Haenisch, Konrad
Haenisch, Konrad
Publicist, Prussian Member of Parliament, Minister of Culture, District President
Born: 14.03.1876 in Greifswald
Died: 28.04.1925 in Wiesbaden
The payment of his father's inheritance enabled Haenisch to attend lectures on history and national economics at Leipzig University as a guest student. From 1895, he was a contributor to the "Leipziger Volkszeitung" and was also a keen rally speaker on the radical left wing of the SPD. His lifelong friendship with the Russian revolutionary and later German Social Democrat Dr. Alexander Helphand, known as Parvus, was established during those years. Haenisch was also strongly influenced by Dr. Franz Mehring, Dr. Rosa Luxemburg and other party leftists. Until the First World War, he worked as an editor and freelance publicist for various social democratic press organs, including in Ludwigshafen, Dresden, Dortmund and finally in Berlin. From 1911, he headed the central office for leaflet and agitation brochure literature for the SPD party executive committee and taught at the workers' education school there.
In 1913, he was elected to the Prussian House of Representatives, entrusted with editing the "Mitteilungen des Vereins Arbeiterpresse" and appointed secretary of this association. After rejecting the war credits in August 1914, he radically changed course the following fall - by his own admission after "difficult internal struggles" - to the SPD majority's policy of peace. In November 1918, Haenisch was entrusted with the Ministry of Science, Art and National Education in the first Prussian state government led by Social Democrats. Until his departure from this office in 1921, the democratization of the education system was one of his primary concerns, as was the promotion of an appropriate theater culture, the adult education movement and political education in general. Despite the implementation of some significant improvements, the school and university reform Haenisch had announced two years earlier was ultimately not as successful as he had hoped.
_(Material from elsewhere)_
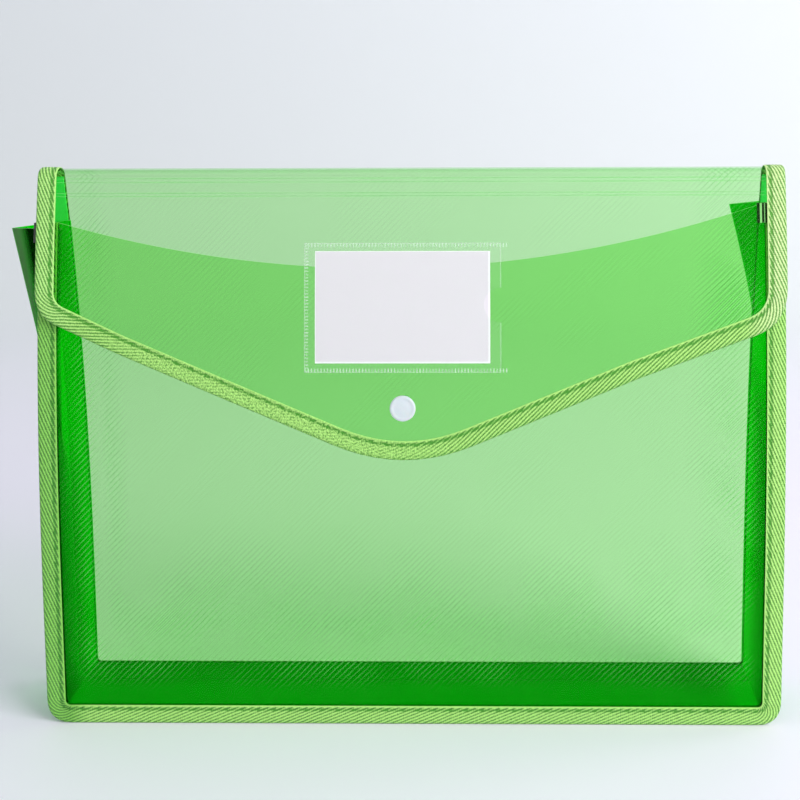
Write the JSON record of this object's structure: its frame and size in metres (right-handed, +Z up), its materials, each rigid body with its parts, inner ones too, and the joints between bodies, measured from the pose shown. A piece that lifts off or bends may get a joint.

At the beginning of 1923, he was appointed District President in Wiesbaden at the suggestion of the Prussian Minister of the Interior, Carl Severing. As the Inter-Allied Rhineland Commission vetoed this, he was arrested on February 12 and expelled from the occupied territory. Haenisch then carried out his official duties from unoccupied Frankfurt am Main for almost a year and a half. Despite this, he continued to campaign resolutely for Franco-German understanding. He was extremely concerned about the hostility to the young democracy from radical right-wing forces and no less from extremists on the left, which is why he was one of the co-founders of the German Republican Reichsbund in 1921, and became its leader two years later. In the spring of 1924, he was elected to the federal committee of the Reichsbanner Schwarz-Rot-Gold (Black-Red-Gold Banner of the Republic). The politician, who was awarded an honorary doctorate in political science by Frankfurt University in 1921 for his services to the promotion of economics and social sciences, was a member of the Prussian state parliament until his unexpectedly early death in Wiesbaden. A memorial plaque has commemorated him at his last residence at Taunusstrasse 63 in Wiesbaden since 1991.
Literature
John, Matthias: Konrad Haenisch (1876-1925) - "und von Stund an ward er ein anderer", 2nd, ed. and suppl. ed. Berlin 2003 (BzG - Kleine Reihe Biographien, vol. 2).
John, Matthias (ed.): Ausgewählte Briefe führender Sozialdemokraten an Konrad Haenisch und dessen Briefe an Dritte, Berlin 2005.
Sigel, Robert: The Lensch-Cunow-Haenisch Group. A study of the right wing of the SPD during the First World War, Berlin 1976.